So, why would you want Gasol when he HAS FLAWS????!!!


----------



## jbulls (Aug 31, 2005)

Anyone else think Chandler's play this season might make Pax a little gun shy when it comes to dealing young talent?


----------



## TripleDouble (Jul 26, 2002)

jbulls said:


> Anyone else think Chandler's play this season might make Pax a little gun shy when it comes to dealing young talent?


You'd hope he'd learn after that fiasco.


----------



## bullybullz (Jan 28, 2007)

jbulls said:


> Anyone else think Chandler's play this season might make Pax a little gun shy when it comes to dealing young talent?


Yes, HE BETTER BE!!!


----------



## ViciousFlogging (Sep 3, 2003)

I just realized that Kirk's 3pt marksmanship just cost me a win in my fantasy league. Damn you Kirk!!! :shakes fist:


----------



## rosenthall (Aug 1, 2002)

I really enjoyed watching Luol play tonight. However, if Pau can maintain his current level of play for another 3-4 years, I think it will take 5 years from now before Luol's level of play becomes more impactful than Pau's, when you discount that production with time, I think it still makes a Luol for Pau trade a fair one for both teams.

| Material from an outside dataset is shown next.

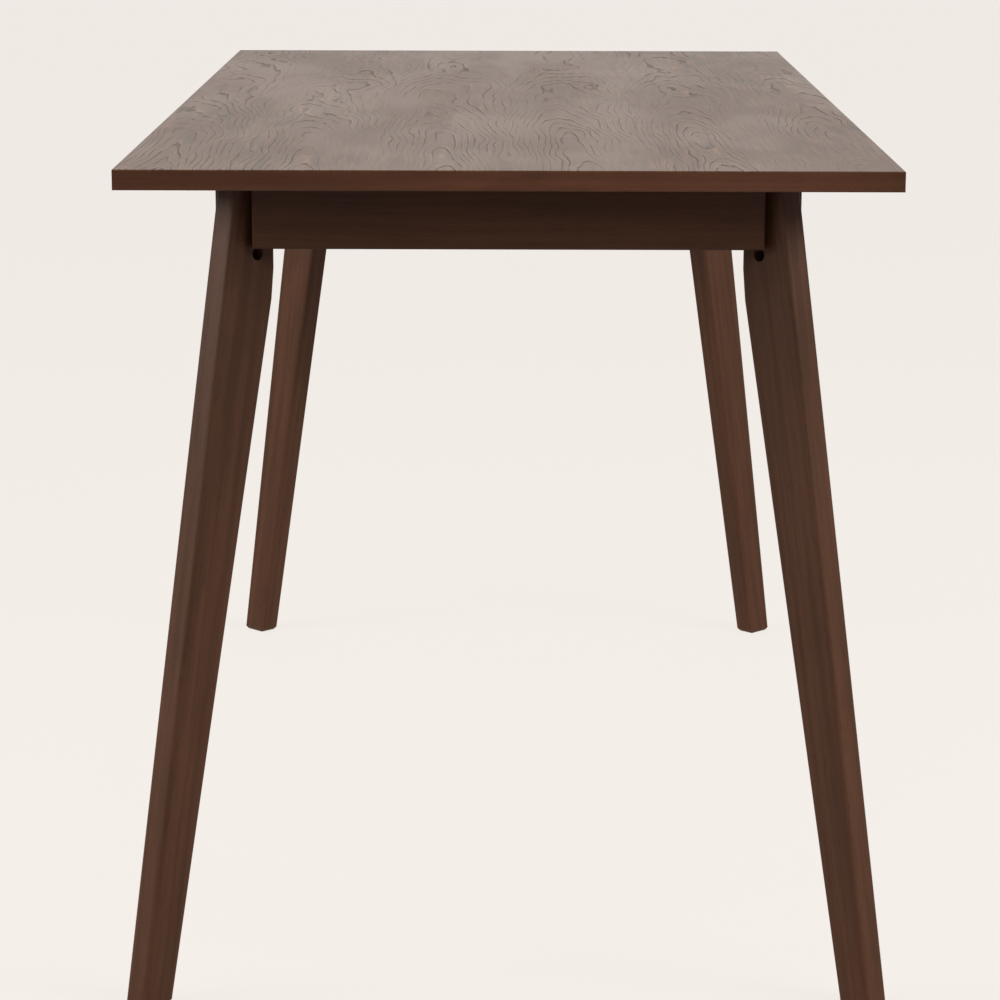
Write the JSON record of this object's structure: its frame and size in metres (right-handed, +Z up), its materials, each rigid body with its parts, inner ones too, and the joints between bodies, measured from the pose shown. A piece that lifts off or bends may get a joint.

Pau has every single skill we'd need in a big man, he's still in his prime, and trading for him would give us a 3-4 year window to compete for the eastern conference title and the national championship.


----------



## Darius Miles Davis (Aug 2, 2002)

jbulls said:


> Anyone else think Chandler's play this season might make Pax a little gun shy when it comes to dealing young talent?


Whereas I hear what you're saying, Gasol still qualifies as young talent. He's also not a 37 year old on an expiring contract.


----------



## Darius Miles Davis (Aug 2, 2002)

Seriously, are we to make anything of the fact that PJ was in street clothes today? What if he really didn't have back spasms? Of course, Noicioni was in street clothes as well, but I trust his injury a little more, or shouldn't I?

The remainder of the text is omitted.